De plus en plus populaires, les mangas sont le format le plus touché par le piratage. En fin d’année dernière, les trois principales plateformes de piratage de ce type d’oeuvre totalisaient plus de 300 millions de visiteurs uniques, selon l’AJB, une organisation japonaise professionnelle du secteur. Shueisha, Kadowaka, Kodansha, Shogakukan : les grandes maisons d’édition nippones mènent un combat acharné contre le piratage. Ce qui a notamment conduit à l’arrestation, cet été, du propriétaire du site chinois MangaBank.

« L’édition est très immunisée contre le piratage en France »

Reste qu’en France, l’impact économique du piratage à l’échelle de l’industrie – qui a connu une année 2021 record -, demeure limité et loin du violent séisme vécu par le monde de la musique au début des années 2000. « L’édition est très immunisée contre le piratage en France parce que les lecteurs continuent à avoir une forte appétence pour le livre imprimé, y compris les plus jeunes, expose Hervé Bienvault. « On voit que le format de l’ebook n’a jamais vraiment décollé. Ce qui explique pourquoi le secteur n’a jamais eu besoin de créer une offre numérique légale à la Spotify pour faire face au piratage ».

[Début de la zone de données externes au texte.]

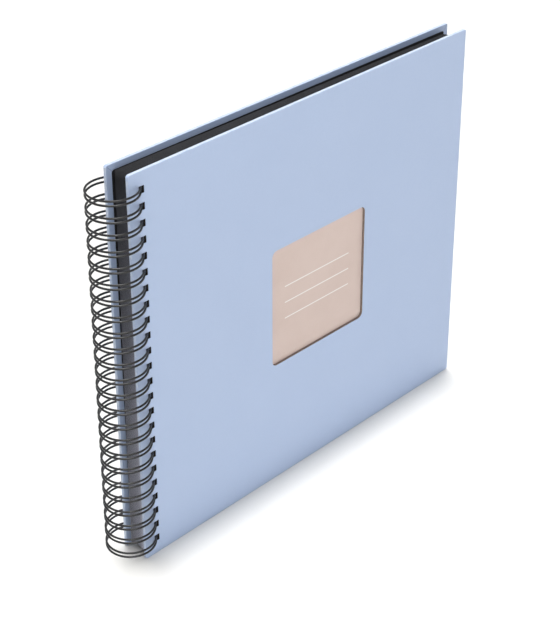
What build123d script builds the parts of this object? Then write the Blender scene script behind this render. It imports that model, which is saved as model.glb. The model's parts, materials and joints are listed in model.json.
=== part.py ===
"""Wire-bound scrapbook album, standing on its bottom edge.

+X runs from the wire to the fore edge, +Y from the front cover to the back cover and +Z up.
The origin is the middle of the footprint, on the surface that the album stands on.
Every leaf (a cover or a sheet) turns about the axis of the wire's loops, so each leaf is
described by its offset from that axis and by how far it leans over at the fore edge.
"""

import os
from math import asin, atan, cos, degrees, radians, sin, sqrt

from build123d import *

os.makedirs("parts", exist_ok=True)

# ---- Covers ----
cover_width = 360.0
cover_height = 320.0
cover_corner_radius = 2.0
board_thickness = 2.3
paper_thickness = 0.2
turn_in_width = 15.0
lining_border = 5.0
wrap_edge_radius = 0.5
wire_to_cover_edge = 3.25

# ---- Title window in the front cover ----
window_width = 105.0
window_height = 101.0
window_corner_radius = 5.0
window_shift_to_fore_edge = 9.5
window_drop = 3.5
card_thickness = 0.3
card_clearance = 0.15

# ---- Gap between the covers' inner faces ----
spine_gap = 19.0
fore_edge_gap = 15.6

# ---- Twin-loop wire ----
loop_radius = 18.5
wire_diameter = 1.6
loop_pitch = 12.7
leg_spacing = 3.4
bend_radius = 1.7
seam_gap = 0.4
shortest_end_margin = 13.5

# ---- Sheets ----
sheet_count = 25
sheet_thickness = 0.35
sheet_end_margin = 4.0
sheet_fore_margin = 6.75
sheet_hole_to_edge = 10.0

# ---- Clearances ----
hole_side_clearance = 0.4
hole_end_clearance = 0.3
sheet_hang_clearance = 0.3
leaf_clearance = 0.5
table_clearance = 0.3

# ---- Worked out from the values above ----
wire_radius = wire_diameter / 2
mid_height = cover_height / 2
cover_fore_reach = wire_to_cover_edge + cover_width
axis_x = -(cover_fore_reach - loop_radius - wire_radius) / 2
loop_axis = Axis((axis_x, 0, 0), (0, 0, 1))

inner_face = spine_gap / 2
board_face = inner_face + 2 * paper_thickness
outer_face = board_face + board_thickness + paper_thickness

loop_count = int((cover_height - 2 * shortest_end_margin) / loop_pitch) + 1
loop_span = (loop_count - 1) * loop_pitch
hole_heights = [index * loop_pitch - loop_span / 2 for index in range(loop_count)]

# The wire crosses a cover's thickness at a slant, between these two reaches from the axis.
wire_near_reach = sqrt((loop_radius - wire_radius) ** 2 - outer_face**2)
wire_far_reach = sqrt((loop_radius + wire_radius) ** 2 - inner_face**2)
hole_width = wire_far_reach - wire_near_reach + 2 * hole_side_clearance
hole_height = leg_spacing + wire_diameter + 2 * hole_end_clearance
cover_hole_reach = (wire_near_reach + wire_far_reach) / 2

# The wire's seam lies between the last sheet and the back cover.
seam_offset = inner_face - leaf_clearance - wire_radius
seam_reach = sqrt(loop_radius**2 + bend_radius**2)
bend_angle = degrees(atan(bend_radius / loop_radius))
seam_angle = degrees(asin(seam_offset / seam_reach))
leg_start_angle = seam_angle + bend_angle
tip_step = degrees((wire_diameter + seam_gap) / seam_reach)
leg_arc = 360 - tip_step - 2 * bend_angle

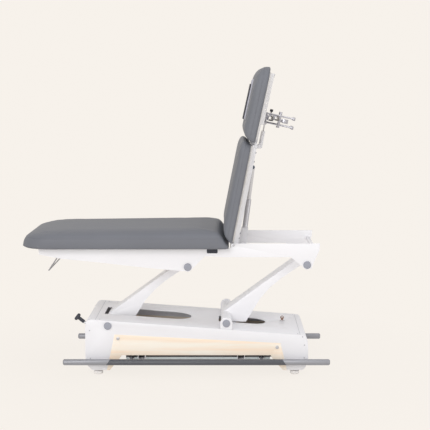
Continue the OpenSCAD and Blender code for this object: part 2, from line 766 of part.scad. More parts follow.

Circonscrite, la menace n’en demeure pas moins vivace et la lutte sans relâche. « Dès qu’on coupe une tête, une autre repousse. Notre but, si nous ne pouvons pas annihiler le piratage, est de l’endiguer et d’empêcher que certaines plateformes ne gagnent trop en notoriété, souligne Julien Chouraqui. Juste après la décision de justice pour Z-Library, de nouvelles répliques du site sont apparues et on envisage de lancer des blocages complémentaires en référé. Nous avons aussi actuellement d’autres plateformes dans le viseur ».